Still's problems seem to have related more to being spoiled for choice, thanks to her talent. "I came here to study in the New York when I was a graduate student. I made that decision because I thought Americans made a pretty good job of playing what was on the page, and that might translate into good teaching; I may have been naive, then. I was here for four years doing my masters and doctorate; then I went back to New Zealand to play in the Symphony for 11 years." This was a post she landed at the tender age of 23. I wondered why she had changed course, given the apparently settled equanimity of her personality, but the questioning, sensible, self-aware, and determined side of Still is not far below the surface. "I got to the point where I really just wanted to get a life back. I looked for a teaching job and really liked the people here in Colorado. It has been a great move for me. I wanted to do solo work, and there were conflicts with the orchestral work. I don't think I was indispensable, but they thought I was! I don't regret a second of it, but actually I was quite anxious about leaving it. I've been able to do a lot more chamber music and exciting things like that than I ever managed to do when I was in the orchestra. My playing has developed too, quite a bit."

This seems uncommonly levelheaded, to a point not so common in the world of endless, solitary hours in the practice room. Having learned them all, though, Still teaches a whole range of techniques, yet feels the turn toward more melodic compositional styles to be generally a good thing, especially in terms of the flute. "I think some very great opportunities arise, perhaps as a consequence of the current challenge of finding an audience and the bottom line of making a living. I suspect that many of today's composers might approach what they write quite differently if they were hearing what goes on in the middle of an orchestra and were part of the rehearsal work! The flute is always challenged by balance issues; we have a very hard time competing with loud brass, or even full strings if we are scored in the lower register for instance, and while composers rightly assume that a flute is a facile instrument, fast moving lines can become blurred, especially so if the writing is generally too dense." Still has praise here for Shostakovish and Mahler, as well as Zwilich and Rouse among moderns. "I haven't played Corigliano's symphonic works, but I am a complete fan. His writing proves that he has obviously gone to great lengths to understand all of the instruments."

Which flutists were responsible for this instrumental renaissance? "It is actually very difficult to leave Sir James Galway out of this, simply because he has a great presence, and his commissioning has paid such wonderful dividends for us all. It annoys me when people are scathing about what he has achieved out of jealousy. A good deal of what he does is just sensible commercial presentation. And Jean Pierre Rampal was a very frequent soloist in the country, so he too contributed a great deal. To name just a few Americans, I think Paula Robison has a wonderful presence about her. Her vitality inspires any audience person to return to a concert.
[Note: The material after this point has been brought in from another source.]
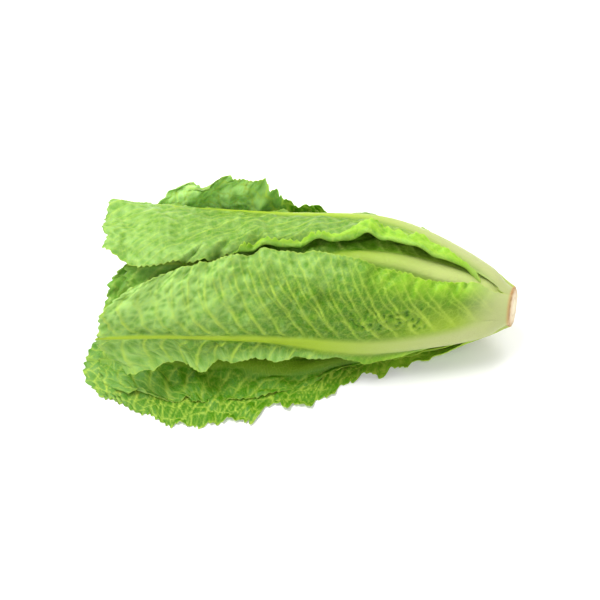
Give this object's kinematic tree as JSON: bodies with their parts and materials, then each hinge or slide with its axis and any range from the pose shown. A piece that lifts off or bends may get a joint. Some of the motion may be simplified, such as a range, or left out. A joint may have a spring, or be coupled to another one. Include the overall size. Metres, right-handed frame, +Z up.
{
  "type": "romaine lettuce head",
  "caption": "Whole head of romaine lettuce lying on its side, with long waved leaves, pale midribs and a cut stem.",
  "frame": {"origin": "on the surface that the head lies on, at the flat spot of the lowest leaf under the middle of the head", "axes": "+X along the head towards the cut stem, leaf tips at -X; -Y is the side that faces the viewer in the picture; +Z up"},
  "size_m": [0.2953, 0.1712, 0.1033],
  "materials": {
    "stem": "matte",
    "outer_leaf": "satin",
    "inner_leaf": "satin",
    "heart_leaf": "satin"
  },
  "bodies": {
    "root": {"stem": "stem", "leaf_under": "outer_leaf", "leaf_back_low": "outer_leaf", "leaf_back": "outer_leaf", "leaf_near_low": "outer_leaf", "leaf_front": "outer_leaf", "leaf_top": "outer_leaf", "leaf_middle": "inner_leaf", "leaf_inner_1": "inner_leaf", "leaf_inner_2": "inner_leaf", "leaf_inner_3": "inner_leaf", "leaf_inner_4": "inner_leaf", "leaf_inner_5": "heart_leaf", "leaf_inner_6": "heart_leaf", "leaf_inner_7": "heart_leaf", "leaf_inner_8": "heart_leaf"}
  },
  "joints": []
}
Carol Wincenc is also a very distinctive player, and has put together some wonderful commission projects."

Why is the notion of a woman flutist still more acceptable than a female composer or conductor, at least in some parts of the world? "The sadly realistic answer to this is that the common perception of a flute is a 'cute' and 'pretty' instrument, befitting what remains the common perception of a woman. Of course, I refuse to accept that as a definition of the flute! And I hope this continues to change, that women will become the norm in every arena, that gender will cease to be any issue at all. I have absolute faith that it will eventually." The other two composers on the new Koch disc are women: Chen Yi and Catherine Hoover. Would they see their femininity as having any bearing on their work at all? "Yi would probably think the fact she was a woman was irrelevant. Catherine would say it's a very important thing. Yi lived through the Cultural Revolution. She does it because she has a strong sense of calling in her life. Catherine became a composer the hard way, and she's someone who hasn't had a whole lot of breaks: well-known in the New York area, but not very well known compared to the other two. She started out just being a flutist."
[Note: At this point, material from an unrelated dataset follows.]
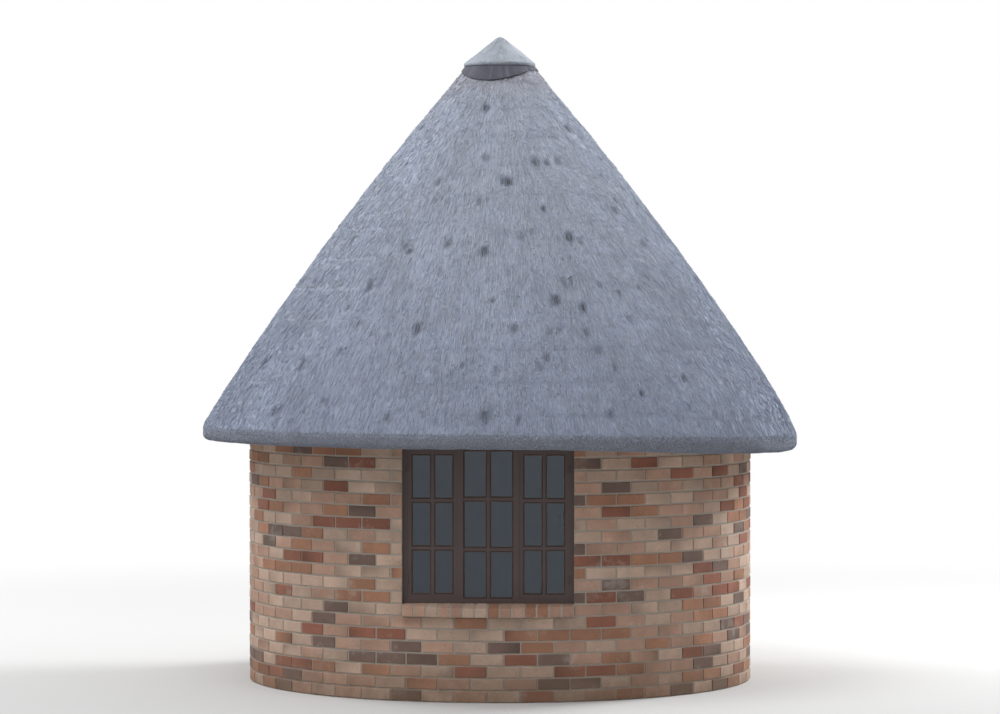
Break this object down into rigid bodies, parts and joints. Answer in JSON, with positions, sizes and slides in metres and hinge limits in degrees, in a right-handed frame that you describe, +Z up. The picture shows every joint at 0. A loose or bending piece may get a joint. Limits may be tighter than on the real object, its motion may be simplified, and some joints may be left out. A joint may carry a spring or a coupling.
{
  "type": "rondavel hut",
  "caption": "Round face-brick hut with a steep conical thatched roof, a mortar cap, a wide steel window and a plain door under an eyebrow in the eave.",
  "frame": {"origin": "ground level, on the axis of the round wall and roof", "axes": "+Z up; the window faces -Y and the door faces +Y"},
  "size_m": [4.3992, 4.4, 4.7451],
  "materials": {
    "brick": "matt face brick, red-brown with darker bricks among it, in grey mortar",
    "concrete": "wood-floated concrete, dusty",
    "infill": "rough brown mortar",
    "window_paint": "weathered dark brown paint on steel",
    "glass": "clear window glass",
    "door_paint": "dark red paint, satin, worn at the edges",
    "handle_steel": "satin steel",
    "hinge_steel": "painted steel",
    "pole": "peeled gum pole, dry and checked",
    "lath": "peeled sapling",
    "thatch": "weathered grey thatching grass",
    "collar": "dark bitumen felt, matt",
    "cap_mortar": "trowelled pale grey mortar"
  },
  "bodies": {
    "root": {"floor_slab": "concrete", "door_threshold": "concrete", "wall_front_left": "brick", "wall_front_right": "brick", "wall_left_front": "brick", "wall_left_back": "brick", "wall_right_front": "brick", "wall_right_back": "brick", "wall_back_left": "brick", "wall_back_right": "brick", "wall_under_window": "brick", "wall_over_door": "infill", "window_lintel": "concrete", "door_lintel": "concrete", "window_sill": "brick", "beam_fill": "brick", "window_frame": "window_paint", "casement_left": "window_paint", "casement_right": "window_paint", "window_glass": "glass", "door_frame": "door_paint", "door_leaf": "door_paint", "door_handle": "handle_steel", "door_hinges": "hinge_steel", "wall_plate": "pole", "apex_hub": "pole", "roof_laths": "lath", "eave_laths": "lath", "eyebrow_poles": "pole", "eyebrow_laths": "lath", "thatch": "thatch", "cap_collar": "collar", "ridge_cap": "cap_mortar", "rafter_01": "pole", "rafter_02": "pole", "rafter_03": "pole", "rafter_04": "pole", "rafter_05": "pole", "rafter_06": "pole", "rafter_07": "pole", "rafter_08": "pole", "rafter_09": "pole", "rafter_10": "pole", "rafter_11": "pole", "rafter_12": "pole"}
  },
  "joints": []
}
It was still a mystery how the girl from rural New Zealand had turned into such a matchless instrumentalist, and top-of-the tree academic, as well as notably sane-sounding human being. Most of us do not have the determination. "I grew up on a farm, and I used to climb out of my window in the morning, and do stuff around the place, while other people were still sleeping, and to some extenst I still do that, do my own thing. I've never been one to follow in other people's footsteps, in a traditional way. My brother was intellectually handicapped, and my parents evidently decided to compensate, and that I needed to learn recorder at four, so I was ahead of the game by the time they other kids got recorders. They're great, cheap and indestructible. So there were all these recorders playing and God help the person who was standing at the front. But I was an ace recorder player, and though I would like to think that I am not motivate by that, I think the fact I was good at that felt nice. That's a basic part of me I'm sure, having something I can celebrate about myself."
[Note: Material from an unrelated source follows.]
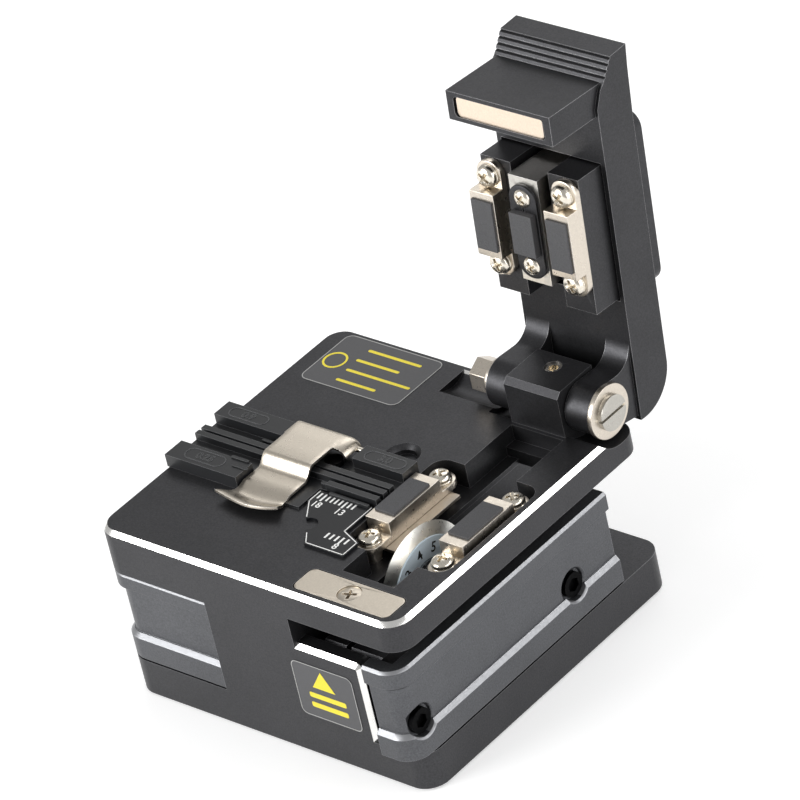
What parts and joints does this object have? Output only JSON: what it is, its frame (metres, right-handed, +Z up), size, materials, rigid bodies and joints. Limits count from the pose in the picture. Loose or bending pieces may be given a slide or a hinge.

But why the flute? "I think I probably wanted a saxophone, really. I didn't know what I was doing when I was a kid. Dad played sax in a jazz setting, but I got a flute pretty early on. I was sick a lot of the time when I was a kid, rather a pathetic weakling. I spent a lot of time in bed. A flute was something I could fiddle around on. My parents didn't have a piano."

And how has this upbringing translated into maturity? "Now, more than ever, I am personally influenced and inspired by a much more diverse world, and I think the pressure on creative people to make art essential has mostly produced better art. I think the bottom line of what I try to do is transport someone, even if only for a just a moment."

So what can we expect, in the near future? " I am currently working towards a recording a disc of what I refer to as New-Agey new music, but I am quite sure that is not going to be the title of the disc! I'll be recording it with Stephen Gosling in January. I really appreciate Koch's classical producer and head of A&R Susan Napodano Del Giorno's enthusiasm for this project. Flute players will readily recognize the Carl Vine sonata. Other repertoire we are looking at includes works by Joseph Schwantner, Paul Schoenfield, John Corigliano (again) and British flutist/composer Ian Clarke"

To try and keep balance in her busy life, as well as working out, Still tries to stay involved with people who aren't necessarily musicians. "Sometimes in biking clubs. I drive motorcycles. The academic life here helps, but I may be in an exceptional situation: there is very little professional jealousy. The environment's great, so are the students, and colleagues are very supportive of what I want to do. No one gives me grief about anything." Does it help, being a Kiwi? "I think it does, in that it means I never have anything to lose! I have always been lucky in not putting too much pressure on myself. I feel I am along for a ride, and this is really, really fun. If it all crashes, I'll take up painting!"

No chance of a crash anytime soon, for this remarkable instrumentalist, and sane, warm, and witty human being, for whom most things, now seem possible.